Seigneur ! Comment se fait-il qu'on parle plus souvent des doutes de Thérèse, et plus rarement du sourire que Marie Lui adressa quand elle était si malade ? Pourquoi oublie-t-on l'appel que Dieu lui adressa, appel si fort qu'elle ne put y résister ? Quand on parle de Thérèse d'Avila, on cite toutes ses épreuves, mais jamais ses rencontres avec Dieu. Pourtant, comment aurait-elle pu parler, comme elle l'a fait, des demeures de Dieu, en particulier des sixièmes et septièmes demeures, si elle ne les avait pas visitées ? Tant de saints se sont “promenés” dans les demeures de Dieu ! Mais cela on ne veut pas en parler ; pourquoi ? Comment Jean de la Croix aurait-il pu écrire “La vive Flamme d'amour”, s'il n'avait pas brûlé d'amour pour son Seigneur ? Tous les saints ont rencontré Dieu, tous ont “senti” Dieu, et c'est cette intimité qu'il y avait entre eux et le Cœur de Jésus qui leur a permis d'accomplir les œuvres, parfois redoutables, que Dieu exigeait d'eux.

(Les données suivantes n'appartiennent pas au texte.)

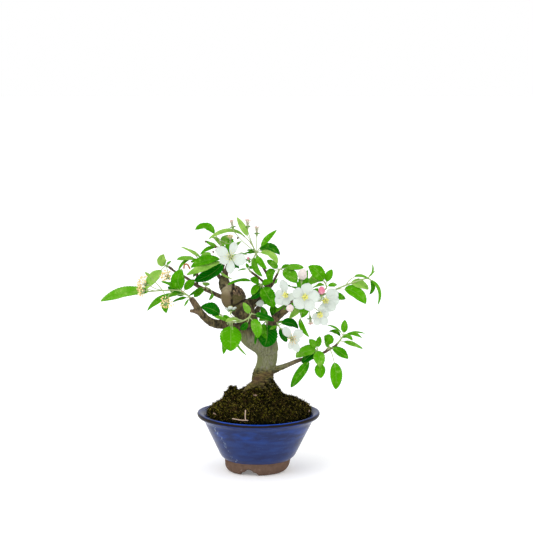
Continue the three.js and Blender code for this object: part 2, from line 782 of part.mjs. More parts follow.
    buds: [
      { from: 0.8, at: [52, -22, 237], faces: [0.12, -0.1, 1], size: 14 },
      { from: 0.8, at: [75, -50, 223], faces: [0, -0.2, 1], size: 10 },
      { from: 0.8, at: [39, -57, 208], faces: [-0.3, -0.9, 0.1], size: 11 },
    ],
    spent: [
      { from: 0.8, at: [62, -34, 192], faces: [0.1, -0.4, -0.9] },
    ],
  },
  {
    name: 'right_under',
    wood: [[20, -12, 189], [23, -21, 184]],
    stem: [[24, -24, 182]],
    leaves: [
      [1, [48, -20, 178], 12, 15, 0.4],
      [1, [34, -22, 162], 10, 0],
      [0.6, [13, -30, 178], 4, 0],
    ],
    blooms: [
      {
        from: 0.6,
        at: [40, -42, 169],
        faces: [0.1, -1, 0],
        petals: [[126, 19.5, 10], [42, 16.5, 12], [254, 13.5, 7], [-65, 17.5, 9.5], [-10, 10, 7]],
      },
    ],
  },
  {
    name: 'right_fold',
    wood: [[67, -13, 222], [75, -12, 223]],
    stem: [[82, -12, 226], [81, -12, 232]],
    leaves: [
      [1, [60, -16, 253], 16, 0, 0.14],
      [0.9, [61, -11, 229], 12, 0, 0.8],
      [0.9, [89, -4, 248], 9, 0, 0.05],
      [0.7, [95, -10, 230], 7, 20],
    ],
  },
  {
    name: 'far_right',
    wood: [[71, -12, 222], [80, -4, 218]],
    stem: [[95, -2, 224], [113, 0, 231], [126, 2, 235], [134, 3, 237]],
    leaves: [
      [0.05, [106, 4, 211], 9, 0],
      [0.22, [130, -4, 206], 16.5, 5, 0.33, 0.27],
      [0.48, [134, 8, 222], 12, 0, 0.21, 0.05],
      [0.4, [135, 2, 235], 5, 20, 0.48, 0.45],
      [1, [138, 2, 254], 2.5, 0, -0.36],
      [1, [135, 6, 216], 5.5, 0, 0.49],
      [1, [145, 0, 204], 4.5, 10, 0.4, 0.12],
      [0.95, [142, 8, 245], 2, 0],
    ],
  },
  {
    name: 'left_mid',
    wood: [[-60, 0, 221], [-62, -4, 225]],
    stem: [[-64, -6, 227]],
    leaves: [
      [0.5, [-78, -10, 215], 10, 10],
      [1, [-63, -2, 232], 9, 0],
      [0.2, [-60, -8, 211], 4, 0, 0.77, 0.6],
      [0.4, [-84, -14, 217], 4, 0],
    ],
  },
  {
    name: 'knob_leaf',
    wood: [[-43, -18, 183], [-45, -20, 192]],
    stem: [[-45, -21, 195]],
    leaves: [
      [1, [-69, -24, 205], 15, 0, 0.13, 0.1],
      [0.6, [-32, -22, 188], 5, 20],
      [0.3, [-56, -14, 194], 7, 10],
    ],
  },
  {
    name: 'low_1',
    wood: [[65, -19, 142], [70, -25, 149]],
    stem: [[71, -27, 154]],
    leaves: [
      [0.8, [45, -34, 145], 15, 10, 0.16, 0.08],
      [0.7, [52, -30, 138], 11, 0],
      [1, [61, -26, 166], 9, 0],
      [0.9, [75, -36, 134], 14, 0, 0, 0.1],
      [0.7, [75, -34, 120], 13, 0, 0, 0.5],
      [0.6, [39, -36, 109], 12, 0, 0, 0.33],
      [1, [74, -22, 169], 7, 0],
    ],
  },
  {
    name: 'low_2',
    wood: [[81, -22, 150], [84, -25, 155]],
    stem: [[85, -26, 157]],
    leaves: [
      [0.2, [93, -26, 105], 15, 0, 0.13, 0.4],
      [1, [79, -26, 170], 13, 10, 0.36],
      [0.6, [108, -30, 143], 11, 0, 0.08],
      [1, [83, -32, 173], 8, 20],
      [0.7, [79, -34, 164], 7, 0],
    ],
  },
  {
    name: 'low_tip',
    wood: [[92, -22, 156], [96, -22, 161]],
    stem: [[99, -22, 165], [103, -22, 171]],
    leaves: [
      [1, [104, -22, 189], 8.5, 0],
      [0.9, [82, -24, 183], 3.5, 30, 0.15],
      [0.3, [126, -18, 153], 7, 20],
      [0.8, [129, -14, 171], 3, 10, 0.18],
      [1, [125, -16, 166], 4.5, 0, 0.25],
      [0.5, [113, -30, 165], 6, 10, 0.54],
      [0.6, [85, -16, 174], 6, 20, 0.35],
    ],
  },
];

// Rosettes at the back of the crown, whose leaves spread round a direction by the golden angle.
const BACK_SHOOTS = [
  {
    name: 'back_mid',
    wood: [[3, 32, 202], [5, 37, 204]],
    grows: [0.15, 1, 0.35],
    leaves: 6,
    blooms: [
      {
        from: 0.6,
        at: [6, 25, 214],
        faces: [0.3, 0.1, 1],
        petals: [[20, 14, 10], [92, 15, 10], [164, 13, 10], [236, 14, 9], [308, 14, 10]],
      },
    ],
  },
  { name: 'back_right', wood: [[48, 20, 212], [52, 24, 214]], grows: [0.5, 1, 0.3], leaves: 6 },
  { name: 'back_top', wood: [[-38, 20, 252], [-36, 24, 255]], grows: [0.1, 1, 0.5], leaves: 6 },
  { name: 'back_left', wood: [[-56, 24, 246], [-60, 28, 248]], grows: [-0.5, 1, 0.2], leaves: 5 },
  { name: 'back_low', wood: [[17, 26, 175], [18, 30, 177]], grows: [0.2, 1, 0.2], leaves: 6 },
];
const BACK_LEAF_LENGTH = 32;
const BACK_LEAF_WIDTH = 14;
const GOLDEN_ANGLE = 137.5;

/** A back shoot's stem and leaves, worked out from the direction that it grows in. */
function backShoot({ grows, leaves, ...shoot }, index) {
  const along = vector(grows).normalize();
  const { radial } = flowerFrame({ at: [0, 0, 0], faces: grows });
  const end = vector(shoot.wood[1]).addScaledVector(along, 7);
  const rows = [...Array(leaves).keys()].map((i) => {
    const open = radians(28 + (52 * i) / leaves);
    const length = BACK_LEAF_LENGTH * (0.7 + 0.45 * scatter(index * 20 + i));
    const out = radial(i * GOLDEN_ANGLE + index * 40);
    const tip = end
      .clone()
      .addScaledVector(along, length * Math.cos(open))
      .addScaledVector(out, length * Math.sin(open));
    const width = BACK_LEAF_WIDTH * (0.8 + 0.5 * scatter(index * 20 + i + 9));
    return [1 - i / leaves, tip.toArray(), width, 0];
  });
  const faces = along.clone().multiplyScalar(0.4).addScaledVector(UP, 0.9).toArray();
  return { ...shoot, stem: [end.toArray()], leaves: rows, faces };
}

const SHOOT_GAP = 0.6; // from a spur's end to its shoot, which may set off at another angle
const SHOOT_CLEAR = 2.6; // the shortest way along a shoot to its lowest leaf stalk
const FRONT = [0, -0.87, 0.5]; // the way that leaf faces look where a shoot doesn't say

/** One shoot: its green stem, leaves, flower stalks and calyces as one solid. */
function makeShoot({ wood, stem, leaves, blooms = [], buds = [], spent = [], faces = FRONT }, index) {
  const bud = vector(wood[1]);
  const outwards = bud.clone().sub(vector(wood[0])).normalize();
  const start = bud.clone().addScaledVector(outwards, SHOOT_GAP);
  const points = [start.toArray(), ...stem];
  const rows = points.map((point, i) => [...point, 1.1 - (0.35 * i) / stem.length]);
  const path = smooth(rows);
  const facing = vector(faces).normalize();
  const lowest = SHOOT_CLEAR / path.getLength();
  const inside = (place) => Math.min(Math.max(place, lowest), 0.97);
  const blades = leaves.map(([place, ...shape], i) =>
    leaf(path.getPoint(inside(place)), shape, facing, index * 3 + i)
  );
  const stalks = [...blooms, ...buds, ...spent].map((flower) =>
    stalk(path.getPoint(inside(flower.from)), flower)
  );
  return joined([limb(rows, 4), ...blades, ...stalks]);
}

// ---------------------------------------------------------------- the bonsai

const MATERIALS = {
  glaze: { color: 0x1d3a94, roughness: 0.22, metalness: 0 },
  net: { color: 0x202124, roughness: 0.7, metalness: 0 },
  soil: { color: 0x3a2c1f, roughness: 1, metalness: 0 },
  moss: { color: 0x39401a, roughness: 1, metalness: 0 },
  bark: { color: 0x776d5a, roughness: 0.9, metalness: 0 },
  leaf: { color: 0x55a022, roughness: 0.5, metalness: 0 },
  petal: { color: 0xf4f4f2, roughness: 0.6, metalness: 0 },
  bud: { color: 0xf0b9c4, roughness: 0.6, metalness: 0 },
  stamen: { color: 0xe8d95a, roughness: 0.7, metalness: 0 },
  spent: { color: 0xdcc48c, roughness: 0.8, metalness: 0 },
};

const bonsai = new THREE.Group();
bonsai.position.x = POT_AXIS_X;

function add(name, whole, material) {
  const mesh = new THREE.Mesh(geometryOf(whole), new THREE.MeshStandardMaterial(MATERIALS[material]));
  mesh.name = name;
  bonsai.add(mesh);
}

const BLOOM_STAMENS = { height: 2.9, length: 7 };
const SPENT_STAMENS = { height: 1.4, length: 6.5 };

const shoots = [...SHOOTS, ...BACK_SHOOTS.map(backShoot)];
const rootHole = rootStock(GAP);

add('pot', makePot(), 'glaze');
add('drain_net', makeNet(), 'net');
add('soil', makeSoil(rootHole), 'soil');
add('moss', makeMoss(rootHole), 'moss');
add('trunk', makeTrunk(shoots), 'bark');
shoots.forEach((shoot, i) => add(`shoot_${shoot.name}`, makeShoot(shoot, i), 'leaf'));

const every = (kind) => shoots.flatMap((shoot) => shoot[kind] ?? []);
every('blooms').forEach((bloom, i) => {
  const { height, length } = BLOOM_STAMENS;
  add(`petals_${i + 1}`, petalRing(bloom), 'petal');
  add(`stamens_${i + 1}`, stamenTuft(bloom, height, length), 'stamen');
});
every('buds').forEach((flower, i) => add(`bud_${i + 1}`, closedBud(flower), 'bud'));
every('spent').forEach((flower, i) => {
  const { height, length } = SPENT_STAMENS;
  add(`spent_flower_${i + 1}`, stamenTuft(flower, height, length), 'spent');
});

const group = new THREE.Group();
group.add(bonsai);

export default group;
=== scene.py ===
"""Crabapple bonsai in a round glazed pot: the finished pieces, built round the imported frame.

Lengths in the tables are millimetres from the pot's axis and the surface that it stands on.
"""

import math
import random

import bmesh
import bpy
from mathutils import Matrix, Vector, noise
from mathutils.kdtree import KDTree


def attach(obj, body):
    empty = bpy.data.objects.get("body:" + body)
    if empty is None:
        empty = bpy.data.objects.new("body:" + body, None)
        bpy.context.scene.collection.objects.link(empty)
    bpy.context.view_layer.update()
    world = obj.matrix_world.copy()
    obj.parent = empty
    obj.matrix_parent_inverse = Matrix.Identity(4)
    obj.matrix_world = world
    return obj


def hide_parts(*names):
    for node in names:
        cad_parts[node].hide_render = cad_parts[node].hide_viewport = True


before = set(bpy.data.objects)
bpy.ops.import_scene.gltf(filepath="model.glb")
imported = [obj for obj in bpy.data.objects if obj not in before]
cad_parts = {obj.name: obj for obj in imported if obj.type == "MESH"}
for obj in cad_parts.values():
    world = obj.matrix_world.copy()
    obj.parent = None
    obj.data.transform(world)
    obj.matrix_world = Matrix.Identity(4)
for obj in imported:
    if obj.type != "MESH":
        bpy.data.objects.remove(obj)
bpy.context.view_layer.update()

# ------------------------------------------------------------------ the place and the light
# The bonsai stands on a white sheet, lit from beneath as well, in a white room. A soft lamp
# hangs high on the left, and a second, weaker one on the right.

MM = 0.001
POT_AXIS_X = 19.5  # the pot's axis is this far right of the middle of the tree's spread
EYE = (29.2, -2000, 470)
EYE_PITCH = 6.246  # degrees downwards
EYE_LENS = 112.07
EYE_IMAGE_WIDTH = 36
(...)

Je repose la question: pourquoi oublier l'essentiel ? Pourquoi refuser les bienfaits de Dieu ? Pourquoi dire sans arrêt : “On n'a pas besoin de 'sentir' Dieu ?” Et bien moi, je l'avoue, j'ai besoin de Dieu et de ses grâces, je ne peux pas me passer de Dieu. Les âmes vierges, pour Dieu, les vierges, hommes et femmes, amoureux de Dieu, sot-ils d'accord avec moi ? Comme j'aimerais avoir leur avis !

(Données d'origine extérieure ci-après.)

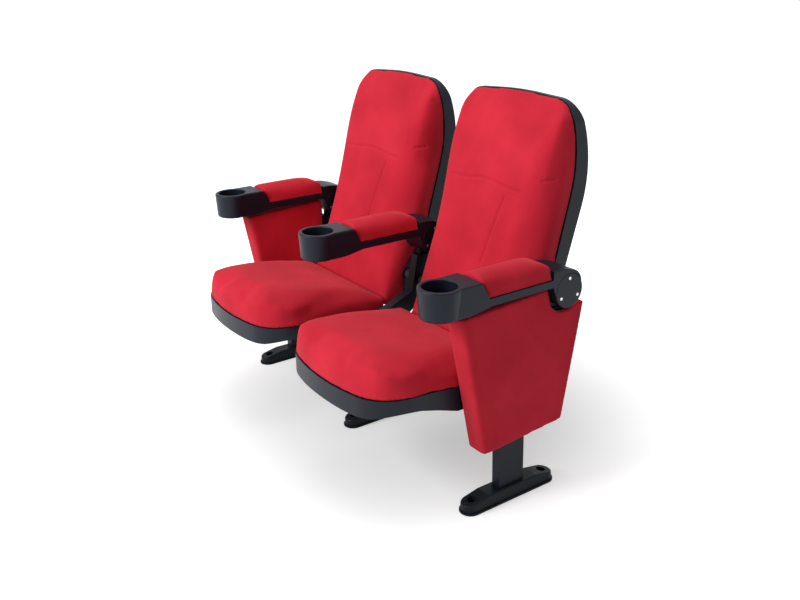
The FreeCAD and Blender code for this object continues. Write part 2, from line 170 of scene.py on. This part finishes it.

Je pense souvent à tout cela. Je pense aux âmes vierges, fils et filles de Dieu, de Jésus et de Marie. Je pense aux congrégations nouvelles dont les membres, hommes et femmes, vierges, célibataires ou mariés, sont consacrés à Dieu; mais nous le savons si peu... et je me dis: Pourquoi le Seigneur est-Il tellement silencieux alors que tant de ses enfants se perdent ? En réalité c'est que beaucoup ne veulent pas L'entendre... Oui, certes, mais les jeunes qui ne Le connaissent pas, qui n'ont jamais entendu parler de Jésus-Christ ? Cela, c'est mon angoisse, ma souffrance cachée. Et soudain j'ai ‘comme’ compris... Je mets ‘comme’ entre guillemets, car qui peut dire qu'il a vraiment compris Jésus ?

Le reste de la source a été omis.